● **WORK INSTRUCTIONS**:
Below are several entries. Transcribe exactly those lines that fall from the one with "Recreate this object" through the one with "side_foot_d = 230; // [200:5:280]", end lines included.

● **RECORDS FOR THIS TASK**:
________________________________________
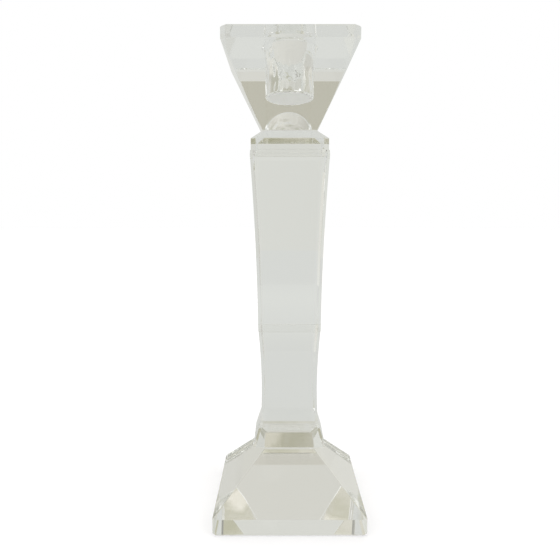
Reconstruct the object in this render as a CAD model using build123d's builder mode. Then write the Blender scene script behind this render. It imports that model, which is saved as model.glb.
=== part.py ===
________________________________________
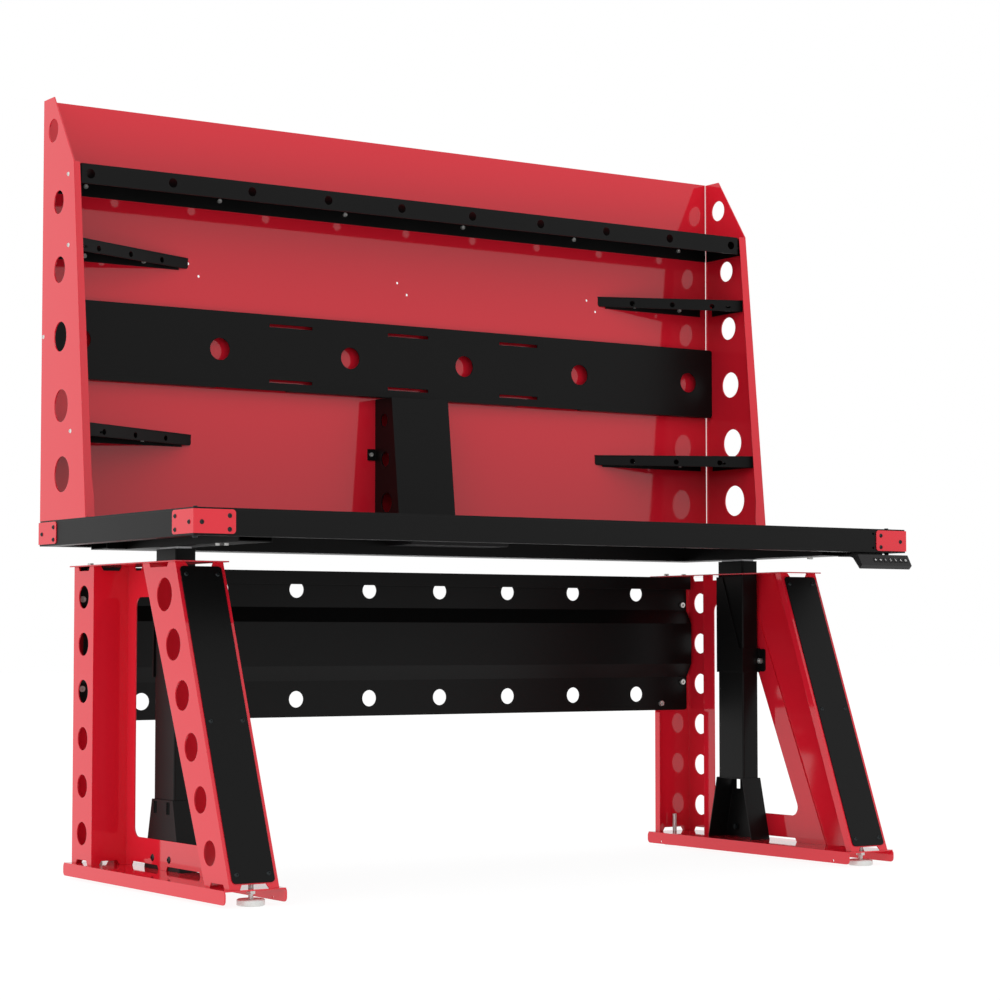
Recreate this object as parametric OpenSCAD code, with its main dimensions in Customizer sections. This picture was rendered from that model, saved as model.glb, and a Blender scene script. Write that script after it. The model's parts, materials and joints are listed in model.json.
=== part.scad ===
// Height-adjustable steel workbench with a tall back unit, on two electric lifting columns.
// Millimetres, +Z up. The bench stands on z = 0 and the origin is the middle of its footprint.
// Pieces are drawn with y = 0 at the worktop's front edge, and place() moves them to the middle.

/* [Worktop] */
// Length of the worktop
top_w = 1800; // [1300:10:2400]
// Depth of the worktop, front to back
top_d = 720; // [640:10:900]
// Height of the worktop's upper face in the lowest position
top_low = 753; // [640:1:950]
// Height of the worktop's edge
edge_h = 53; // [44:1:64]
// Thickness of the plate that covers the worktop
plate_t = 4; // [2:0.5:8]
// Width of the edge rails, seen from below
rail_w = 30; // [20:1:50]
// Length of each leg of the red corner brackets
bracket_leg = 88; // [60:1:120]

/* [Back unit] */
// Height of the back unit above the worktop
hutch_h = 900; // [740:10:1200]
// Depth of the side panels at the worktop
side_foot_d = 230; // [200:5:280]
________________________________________
● **SOLUTION BELOW**:
Recreate this object as parametric OpenSCAD code, with its main dimensions in Customizer sections. This picture was rendered from that model, saved as model.glb, and a Blender scene script. Write that script after it. The model's parts, materials and joints are listed in model.json.
=== part.scad ===
// Height-adjustable steel workbench with a tall back unit, on two electric lifting columns.
// Millimetres, +Z up. The bench stands on z = 0 and the origin is the middle of its footprint.
// Pieces are drawn with y = 0 at the worktop's front edge, and place() moves them to the middle.

/* [Worktop] */
// Length of the worktop
top_w = 1800; // [1300:10:2400]
// Depth of the worktop, front to back
top_d = 720; // [640:10:900]
// Height of the worktop's upper face in the lowest position
top_low = 753; // [640:1:950]
// Height of the worktop's edge
edge_h = 53; // [44:1:64]
// Thickness of the plate that covers the worktop
plate_t = 4; // [2:0.5:8]
// Width of the edge rails, seen from below
rail_w = 30; // [20:1:50]
// Length of each leg of the red corner brackets
bracket_leg = 88; // [60:1:120]

/* [Back unit] */
// Height of the back unit above the worktop
hutch_h = 900; // [740:10:1200]
// Depth of the side panels at the worktop
side_foot_d = 230; // [200:5:280]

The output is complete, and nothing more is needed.